Yes, on 11 January the UK Government issued the “Civil nuclear: roadmap to 2050 ” with the ambition of providing 25 GW of nuclear generation in support of Net Zero and to provide increased secure baseload while helping to stabilise the grid, progressively weakened by renewables. Bearing in mind that EDF will be retiring all of the present UK nuclear reactors, bar one, by 2030 and that the Chinese are believed to be withholding recent payments on their Hinckley Point C joint venture with them, this looks a very challenging road indeed.
In addition, the next generation of advanced nuclear stations are likely to include the adoption of high-assay low-enrichment uranium, Haleu, as it will achieve smaller designs and higher efficiency. However, it is not yet available at commercial scale outside Russia. Whilst the UK is addressing the building of its own Haleu manufacturing plant possibly near Chester, one wonders how long this might take and if it will ever materialise given the likely level of resistance.
As a chartered electrical engineer, I remain dismayed but unsurprised to find a prominent website bearing the word “green” today advising the general public: “The UK government has set a goal to quadruple offshore wind to produce 40,000 MW by 2030 from 2020 production levels. This would sufficiently power every UK home with offshore wind in 2030”. What absolute nonsense, as clearly demonstrated by this month’s figures: an example of a situation that occurs throughout the year.
The UK wind industry claim on the one hand that the UK dominates the offshore wind market, owning a quarter of the present total global portfolio. Yet, at the same time it appears to have successfully convinced our politicians to increase Contracts for Difference of renewables auction by up to 66% in the sixth round, following no bids being received in the fifth round.
The sixth round administrative strike price on the table for 2024 for floating offshore wind (FLOW) has risen to £176/MWh from £116/MWh. Hinkley Point C nuclear was contracted amidst a furore at £92.80 at 2012 prices and both are escalable in relation to UK inflation. Hinkley C as at 1 September 2023 was reckoned to be £128.09/MWh – considerably cheaper than future FLOW.

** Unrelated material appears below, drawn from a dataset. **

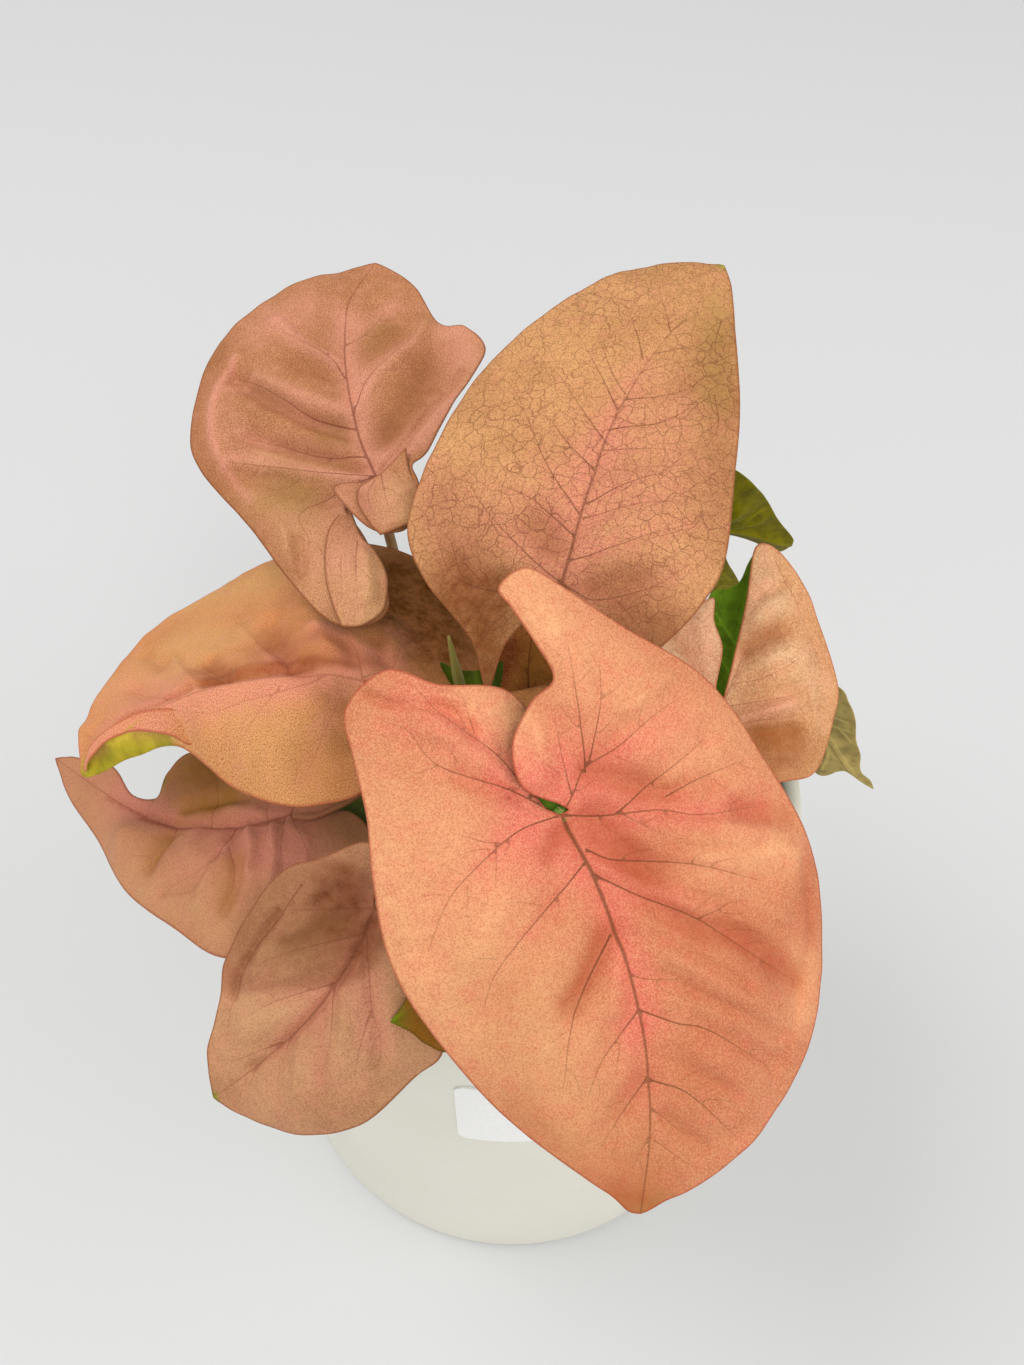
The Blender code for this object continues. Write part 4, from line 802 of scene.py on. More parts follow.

Last October the Energy Act 2023 was passed in the UK following industry consultation with Ofgem and the government. The Act established the new, independent, government owned Future System Operator (FSO) in 2024 with the remit to overview the entire energy system and related fuels whilst addressing net zero. The FSO replaces the existing Electricity System Operator (ESO) which was a limb of the publicly quoted National Grid.
Whilst the arguments continue as to whether we can afford the trillions of investment that achieving net zero may require, the capability of our grid to always sustain us and our infrastructure in the forthcoming years has to be closely analysed and protected. The FSO has to face this huge challenge throughout whatever form of transition evolves.
Lenin is quoted as saying “Every society is three meals away from chaos.”
MI5 are quoted as advising that society “is four meals away from anarchy”.
(The blog is based upon several of the author’s recent letters published by The Herald and The Scotsman newspapers.)
David B Watson is a Chartered electrical engineer who was in the energy business for 35 years 30 of which within Foster Wheeler Energy Ltd where before retirement he was Manager of Projects of their Glasgow Operations.
David is a Fellow of the Institution of Engineers in Scotland and a Corporate Member of the UK Institution of Engineering and Technology and has been widely published within the UK on power systems issues.